We sang in Morrocco, we sang in Norway obviously, Iceland and so on and so on. In Russia is quite a lot of interest, in Russia now, Hong-Kong, Taiwan, once in China, in Beijing (Pekin).
Next year (2011) is the anniversary of Victoria´s death, Tomas Luis de Victoria and for there will be a lot of Spanish music, especially music by Victoria and we are going to do a special course in Barcelona from the first of September, so it´s the first, second, third and fourth of September of 2011. The final concert is on the 4th of September and this is a course for singers who pay a small sum of money to come and sing on this course.
So, all your repertoire will be strictly Victoria work?
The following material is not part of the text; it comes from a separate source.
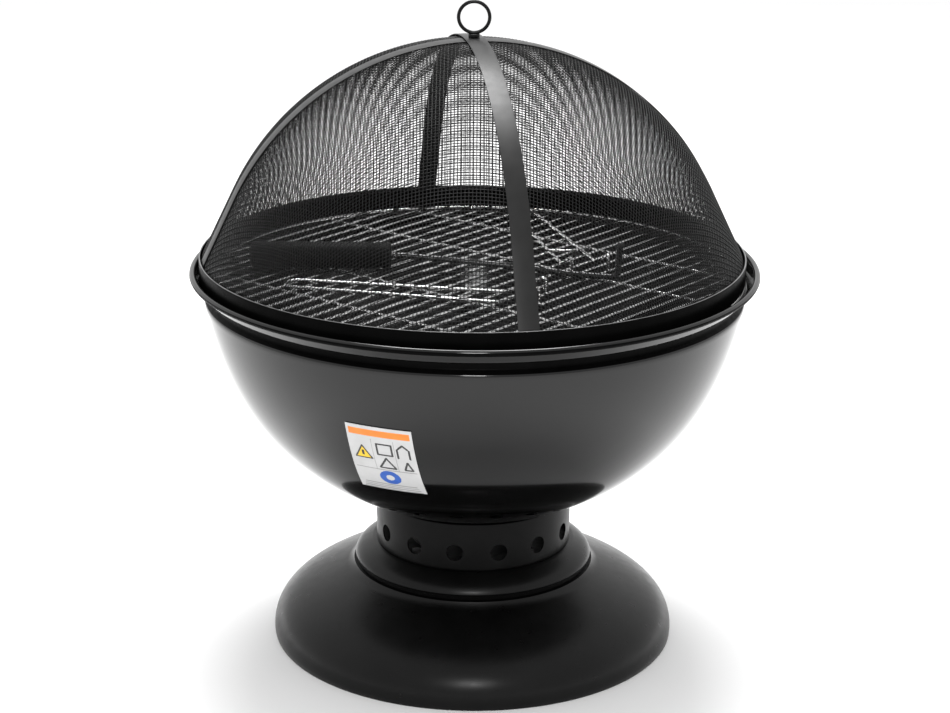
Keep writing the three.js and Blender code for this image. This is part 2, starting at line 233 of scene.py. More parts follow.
# ---- Lines ----
def bezier(a, b, c, d, steps):
    t = np.linspace(0, 1, steps + 1)[:, None]
    a, b, c, d = (np.asarray(p, float) for p in (a, b, c, d))
    return (1 - t) ** 3 * a + 3 * (1 - t) ** 2 * t * b + 3 * (1 - t) * t ** 2 * c + t ** 3 * d


def arc(centre, radius, start, stop, steps):
    angles = np.radians(np.linspace(start, stop, steps + 1))
    return np.stack([centre[0] + radius * np.cos(angles), centre[1] + radius * np.sin(angles)], -1)


def softened(corners, bend, closed=False, steps=5):
    """A line of straight runs with its corners rounded off, in two or three dimensions."""
    corners = [np.asarray(p, float) for p in corners]
    count = len(corners)
    line = [] if closed else [corners[0]]
    for i in range(0 if closed else 1, count if closed else count - 1):
        corner = corners[i]
        back = corners[i - 1] - corner
        ahead = corners[(i + 1) % count] - corner
        reach = min(bend, 0.45 * np.linalg.norm(back), 0.45 * np.linalg.norm(ahead))
        start = corner + back / np.linalg.norm(back) * reach
        stop = corner + ahead / np.linalg.norm(ahead) * reach
        for t in np.linspace(0, 1, steps + 1):
            line.append((1 - t) ** 2 * start + 2 * t * (1 - t) * corner + t * t * stop)
    if not closed:
        line.append(corners[-1])
    return np.array(line)


def offset(line, distance):
    """The same line moved to the left of its direction, with mitred corners."""
    line = np.asarray(line, float)
    runs = np.diff(line, axis=0)
    runs /= np.linalg.norm(runs, axis=1)[:, None]
    left = np.stack([-runs[:, 1], runs[:, 0]], -1)
    before = np.vstack([left[:1], left])
    after = np.vstack([left, left[-1:]])
    middle = before + after
    middle /= np.linalg.norm(middle, axis=1)[:, None]
    mitre = np.maximum((middle * before).sum(1), 0.5)
    return line + middle * (distance / mitre)[:, None]


def around(count, first=0):
    return [first + i * 360 / count for i in range(count)]


def on_circle(radius, degrees):
    return radius * math.cos(math.radians(degrees)), radius * math.sin(math.radians(degrees))


# ---- Pieces ----
def build(name, parts, sharp=SHARP):
    """One mesh object from several parts, smooth but for edges sharper than an angle."""
    points, corners, sizes = [], [], []
    first = 0
    for part_points, groups in parts:
        points.append(part_points)
        for group in groups:
            corners.append((np.asarray(group) + first).ravel())
            sizes.append(np.full(len(group), np.shape(group)[1]))
        first += len(part_points)
    corners = np.concatenate(corners).astype(np.int32)
    sizes = np.concatenate(sizes)
    mesh = bpy.data.meshes.new(name)
    mesh.vertices.add(first)
    mesh.vertices.foreach_set("co", (np.concatenate(points) * MM).astype(np.float32).ravel())
    mesh.loops.add(len(corners))
    mesh.loops.foreach_set("vertex_index", corners)
    mesh.polygons.add(len(sizes))
    mesh.polygons.foreach_set("loop_start", (np.cumsum(sizes) - sizes).astype(np.int32))
    mesh.polygons.foreach_set("use_smooth", np.ones(len(sizes), bool))
    mesh.update(calc_edges=True)
    mesh.validate()
    mesh.set_sharp_from_angle(angle=math.radians(sharp))
    piece = bpy.data.objects.new(name, mesh)
    bpy.context.scene.collection.objects.link(piece)
    return piece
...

Peter: Actually, not entirely, there will be some modern music also, contemporary music
In 1998 The Tallis Scholars celebrated his 25th anniversary for the first time the singer has sing it a Tribute to Cavafy a work of the contemporary composer John Taverner with the narration of Vanessa Redgrave so, How has been the experience with contemporary music especially with the emotional resource of the narration of Vanessa Redgrave.
Peter: We did this piece of music many times, and we actually had Paul McCartney as the narrator and Sting and Vanessa Redgrave Yes and a number of other people.
I think the most famous occasion was when we did Paul McCartney in New York, that was very good, huge public, I mean, just you had to keep your eyes, you know, they loved it, I mean, it was great, a big event.
Vanessa Redgrave, we did that in London at the Queen Elizabeth Hall, that was a normal public we don´t sing very much modern music.
Composers want to write music that´s suitable for us, then we are happy to sing that music.
For example last week we were singing in Warsaw where they´re celebrating Chopin at the moment in Polland, and a composer wrote a piece of music which is based on things by Chopin. That´s completely different.
Do you work about some musical research at the present?
Peter: Do I? Well, really, I want to write a book about performing this music, someone needs to write a performing and also style, a book about how this music should be sung, now. I´d like to write a book about that, but I haven´t started it yet.